RAWDON, CHRISTOPHER (1780–1858), unitarian benefactor, elder son of Christopher Rawdon (d. February 1822), was born at Halifax on 13 April 1780. His father, sixth in succession of both his names, owned mills at Underbank, near Todmorden, Yorkshire. Rawdon was educated in Switzerland, and at Mansfield, Nottinghamshire. In 1793 his father met, at Falmouth, a Portuguese correspondent, and, in view of linguistic advantages, they agreed to exchange sons for a year. The elder Rawdon despatched home the following letter: ‘Dear Wife,—Deliver to the bearer thy first-born. Christopher Rawdon.’ After a year at Lisbon, and further schooling at Mansfield, Rawdon in 1797 became manager at Underbank. In 1807 he removed to Portugal as representative of his father's firm, and held this position till 1822, when he settled in Liverpool. He was a successful man of business, a member of the Liverpool town council for three years, and a borough and county magistrate. In politics he was an active liberal, in religion a unitarian. The removal of unitarians from the Hewley trust [see Hewley, Sarah] had deprived their congregation in the north of England of pecuniary grants. Rawdon projected a new fund, which he started in June 1853 by a donation of 1,000l., his brother James (d. 1855, aged 73) giving a like sum; both contributions were afterwards doubled. An appeal by circular, of 20 Jan. 1854, raised the fund to 18,820l., which was put in trust in 1856 under the name of ‘ministers' stipend augmentation fund,’ otherwise known as the Rawdon Fund. It now amounts to 48,000l. besides an annual subscription list of 150l. The application of the fund is limited to congregations north of the Trent. Rawdon died at Elm House, Anfield, Liverpool, on 22 Oct. 1858, and was buried at Toxteth Park Chapel, Liverpool. There is a monument to his memory in Renshaw Street Chapel, Liverpool. He married, on 23 Oct. 1821, Charlotte, daughter of Rawdon Briggs, banker, of Halifax.
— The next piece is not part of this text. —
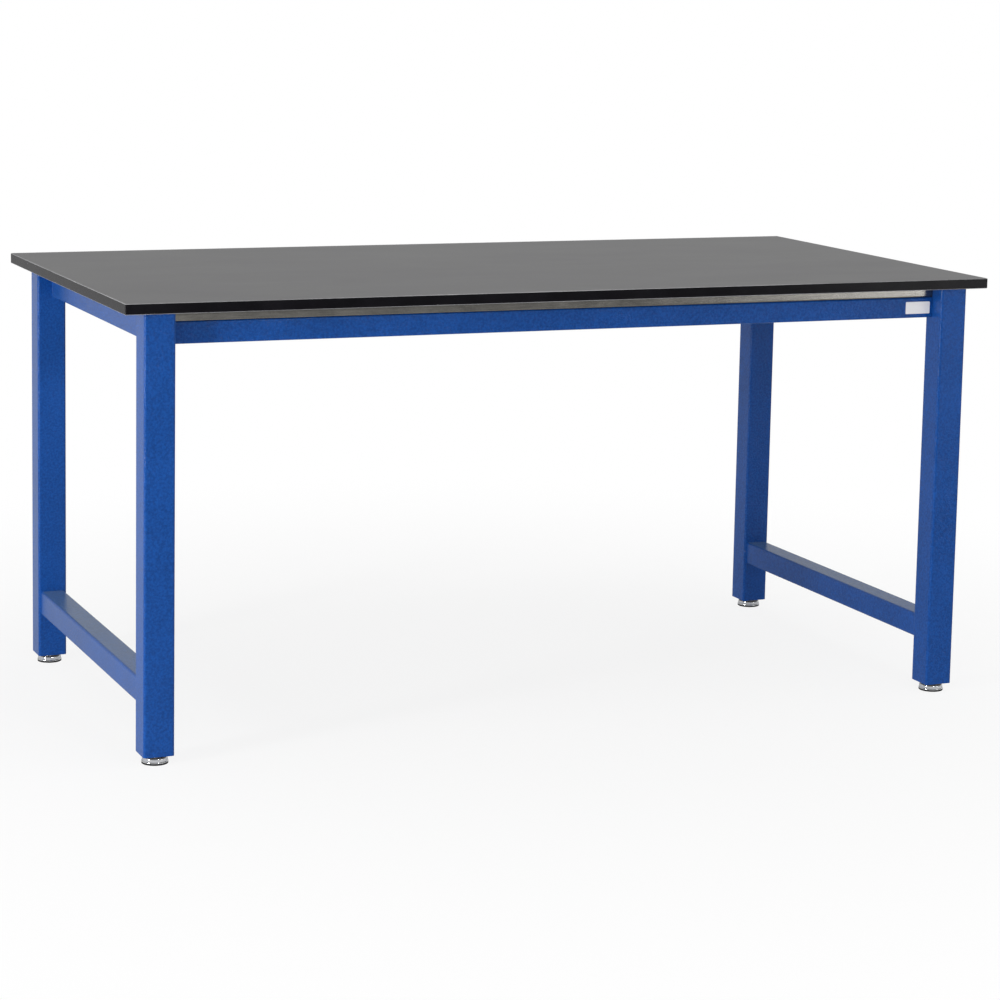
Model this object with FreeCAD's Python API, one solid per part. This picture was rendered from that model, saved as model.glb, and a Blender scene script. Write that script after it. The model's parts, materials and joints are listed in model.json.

[Christian Reformer, 1856, pp. 570 sq., 1858, pp. 711, 737 sq.; Davis's Ancient Chapel of Toxteth Park, 1884, p. 55; Evans's Hist. of Renshaw Street Chapel, 1887, p. 161; Essex Hall Year Book, 1896, p. 63.]

A. G.

RAWDON, Sir GEORGE (1604–1684), first Baronet of Moira, born in November 1604, was the only son of Francis Rawdon (1581?–1668) of Rawdon Hall, near Leeds. His mother, Dorothy, daughter of William Aldborough, was married in 1603 and died in 1660. George went to court at the end of James I's or the beginning of Charles I's reign, and became private secretary to Secretary Conway. In 1625 he was sent to the Hague on business connected with Charles's promised subsidy to the protestant allies. After Conway's death, in 1631, Rawdon was attached to Conway's son, the second Viscount Conway, who had a large estate in Down.